Technically correct is not the best kind of correct
It's good to do exactly what's required, but never forget to check that whoever is using your work has actually received something of value.
"I've opened port 5439 inbound as requested. Does your connection work properly now?"
"Still timing out"
One crime at a time
Never change more than one thing while tuning or debugging. If you do, you have no way of knowing what fixed it.
"Let's try opening port 443 and allowing untrusted certificates" "Wait! Let's do one of those things…"
Communications checklist
Is this polite? Accurate? Helpful? It's hard to go wrong if you get all of those three right.
"Is this correct? Is it polite? Does it help? Hit send!"
If you don't know, say those words in that order
This is an important part of being honest, and without it you run the risk of either people seeing that you're bullshitting, or worse: people mistakenly thinking that you know what's going on.
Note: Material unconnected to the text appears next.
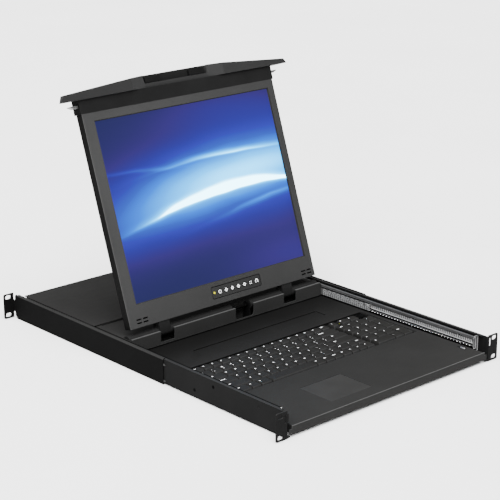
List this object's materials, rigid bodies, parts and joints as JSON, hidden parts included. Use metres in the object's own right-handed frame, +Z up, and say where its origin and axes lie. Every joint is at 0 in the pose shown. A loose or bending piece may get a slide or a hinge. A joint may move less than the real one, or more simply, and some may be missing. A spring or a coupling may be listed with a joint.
{
  "type": "rackmount lcd console drawer",
  "caption": "Sheet-metal rack drawer on ball-bearing slides with a keyboard, a touchpad and a fold-up LCD behind a bowed handle.",
  "frame": {"origin": "middle of the four front rack slots, on the front ears' outer face", "axes": "+X to the right as the user sees it, +Y into the rack, +Z up"},
  "size_m": [0.4826, 0.679, 0.4252],
  "materials": {
    "bracket_paint": "satin black powder coat",
    "zinc_steel": "zinc plated",
    "cage_steel": "bright pressed steel",
    "ball_chrome": "polished",
    "deck_paint": "fine-textured charcoal powder coat",
    "key_plastic": "matte",
    "touchpad_plastic": "smooth matte",
    "board_green": "solder mask",
    "socket_shell": "plated",
    "bezel_paint": "satin grey paint",
    "screen_glass": "clear front",
    "osd_plastic": "matte",
    "button_plastic": "semi-gloss",
    "led_green": "clear",
    "handle_paint": "satin grey paint"
  },
  "bodies": {
    "rack_mount": {"front_bracket_left": "bracket_paint", "front_bracket_right": "bracket_paint", "rail_outer_left": "zinc_steel", "rail_outer_right": "zinc_steel", "slide_screws_left": "zinc_steel", "slide_screws_right": "zinc_steel"},
    "rear_mount_left": {"rear_bracket_left": "bracket_paint"},
    "rear_mount_right": {"rear_bracket_right": "bracket_paint"},
    "slide_left": {"rail_middle_left": "zinc_steel", "ball_cage_left": "cage_steel", "slide_balls_left": "ball_chrome"},
    "slide_right": {"rail_middle_right": "zinc_steel", "ball_cage_right": "cage_steel", "slide_balls_right": "ball_chrome"},
    "drawer": {"drawer_pan": "deck_paint", "keyboard_deck": "deck_paint", "hinge_wall": "deck_paint", "hinge_deck": "deck_paint", "rear_cover": "deck_paint", "hinge_saddles": "zinc_steel", "hinge_shaft": "zinc_steel", "rail_inner_left": "zinc_steel", "rail_inner_right": "zinc_steel", "keyboard_base": "key_plastic", "keyboard_led": "led_green", "keys_main_block": "key_plastic", "keys_function_row": "key_plastic", "keys_number_pad": "key_plastic", "touchpad": "touchpad_plastic", "touchpad_board": "key_plastic", "controller_board": "board_green", "power_supply": "zinc_steel", "power_inlet": "key_plastic", "video_socket": "socket_shell", "usb_socket": "key_plastic"},
    "lcd": {"lcd_shell": "bezel_paint", "lcd_bezel": "bezel_paint", "lcd_screen": "screen_glass", "osd_panel": "osd_plastic", "power_led": "led_green", "hinge_arm_left": "bezel_paint", "hinge_arm_right": "bezel_paint", "hinge_tubes": "bezel_paint", "handle_strip": "osd_plastic", "handle": "handle_paint"},
    "latch_slide_left": {"latch_left": "zinc_steel"},
    "latch_slide_right": {"latch_right": "zinc_steel"},
    "space_bar_body": {"space_bar": "key_plastic"},
    "shift_key_body": {"shift_key": "key_plastic"},
    "enter_key_body": {"enter_key": "key_plastic"},
    "backspace_key_body": {"backspace_key": "key_plastic"},
    "escape_key_body": {"escape_key": "key_plastic"},
    "osd_power": {"osd_button_power": "button_plastic"},
    "osd_up": {"osd_button_up": "button_plastic"},
    "osd_down": {"osd_button_down": "button_plastic"},
    "osd_left": {"osd_button_left": "button_plastic"},
    "osd_right": {"osd_button_right": "button_plastic"},
    "osd_menu": {"osd_button_menu": "button_plastic"},
    "osd_auto": {"osd_button_auto": "button_plastic"}
  },
  "joints": [
    {"name": "drawer_slide", "type": "slide", "parent": "rack_mount", "child": "drawer", "axis": [0, -1, 0], "range_m": [0, 0.42]},
    {"name": "slide_left_run", "type": "slide", "parent": "rack_mount", "child": "slide_left", "axis": [0, -1, 0], "range_m": [0, 0.21]},
    {"name": "slide_right_run", "type": "slide", "parent": "rack_mount", "child": "slide_right", "axis": [0, -1, 0], "range_m": [0, 0.21]},
    {"name": "rear_depth_left", "type": "slide", "parent": "rack_mount", "child": "rear_mount_left", "axis": [0, 1, 0], "range_m": [-0.06, 0.12]},
    {"name": "rear_depth_right", "type": "slide", "parent": "rack_mount", "child": "rear_mount_right", "axis": [0, 1, 0], "range_m": [-0.06, 0.12]},
    {"name": "lcd_hinge", "type": "hinge", "parent": "drawer", "child": "lcd", "pos_m": [0, 0.3821, 0.0135], "axis": [1, 0, 0], "range_deg": [-11, 108.9]},
    {"name": "latch_slide_left_travel", "type": "slide", "parent": "lcd", "child": "latch_slide_left", "axis": [1, 0, 0], "range_m": [0, 0.0034], "stiffness_N_per_m": 400},
    {"name": "latch_slide_right_travel", "type": "slide", "parent": "lcd", "child": "latch_slide_right", "axis": [-1, 0, 0], "range_m": [0, 0.0034], "stiffness_N_per_m": 400},
    {"name": "space_bar_press", "type": "slide", "parent": "drawer", "child": "space_bar_body", "axis": [0, 0, -1], "range_m": [0, 0.0025], "stiffness_N_per_m": 250, "springref_m": -0.001},
    {"name": "shift_key_press", "type": "slide", "parent": "drawer", "child": "shift_key_body", "axis": [0, 0, -1], "range_m": [0, 0.0025], "stiffness_N_per_m": 250, "springref_m": -0.001},
    {"name": "enter_key_press", "type": "slide", "parent": "drawer", "child": "enter_key_body", "axis": [0, 0, -1], "range_m": [0, 0.0025], "stiffness_N_per_m": 250, "springref_m": -0.001},
    {"name": "backspace_key_press", "type": "slide", "parent": "drawer", "child": "backspace_key_body", "axis": [0, 0, -1], "range_m": [0, 0.0025], "stiffness_N_per_m": 250, "springref_m": -0.001},
    {"name": "escape_key_press", "type": "slide", "parent": "drawer", "child": "escape_key_body", "axis": [0, 0, -1], "range_m": [0, 0.0025], "stiffness_N_per_m": 250, "springref_m": -0.001},
    {"name": "osd_power_press", "type": "slide", "parent": "lcd", "child": "osd_power", "axis": [0, 0.9461, -0.3239], "range_m": [0, 0.0008], "stiffness_N_per_m": 400, "springref_m": -0.0005},
    {"name": "osd_up_press", "type": "slide", "parent": "lcd", "child": "osd_up", "axis": [0, 0.9461, -0.3239], "range_m": [0, 0.0008], "stiffness_N_per_m": 400, "springref_m": -0.0005},
    {"name": "osd_down_press", "type": "slide", "parent": "lcd", "child": "osd_down", "axis": [0, 0.9461, -0.3239], "range_m": [0, 0.0008], "stiffness_N_per_m": 400, "springref_m": -0.0005},
    {"name": "osd_left_press", "type": "slide", "parent": "lcd", "child": "osd_left", "axis": [0, 0.9461, -0.3239], "range_m": [0, 0.0008], "stiffness_N_per_m": 400, "springref_m": -0.0005},
    {"name": "osd_right_press", "type": "slide", "parent": "lcd", "child": "osd_right", "axis": [0, 0.9461, -0.3239], "range_m": [0, 0.0008], "stiffness_N_per_m": 400, "springref_m": -0.0005},
    {"name": "osd_menu_press", "type": "slide", "parent": "lcd", "child": "osd_menu", "axis": [0, 0.9461, -0.3239], "range_m": [0, 0.0008], "stiffness_N_per_m": 400, "springref_m": -0.0005},
    {"name": "osd_auto_press", "type": "slide", "parent": "lcd", "child": "osd_auto", "axis": [0, 0.9461, -0.3239], "range_m": [0, 0.0008], "stiffness_N_per_m": 400, "springref_m": -0.0005}
  ],
  "couplings": [
    {"joint": "slide_left_run", "follows": "drawer_slide", "ratio": 0.5},
    {"joint": "slide_right_run", "follows": "drawer_slide", "ratio": 0.5}
  ]
}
"I don't know. It probably isn't this but it might be…"
Sterile Cockpit
When debugging, it's really easy to get sidetracked, start fixing the problem before fully identifying it, reminisce over vaguely related things etc etc. If you are genuinely just waiting for something, stay and chill and chat. If you are doing something, "sterile cockpit" is a polite reminder to keep communications focussed on the immediate issue.
"if they'd implemented this in Terraform-" "sterile cockpit, let's see what the immediate issue was with that API call"
Walk, don't run
If you have a good, logical, pliable, codebase, and a skilled and helpful developer you might find a user suggestion to be "dead easy, let me just". It probably serves everyone better to take some time, ask it properly, and implement it with a cool head.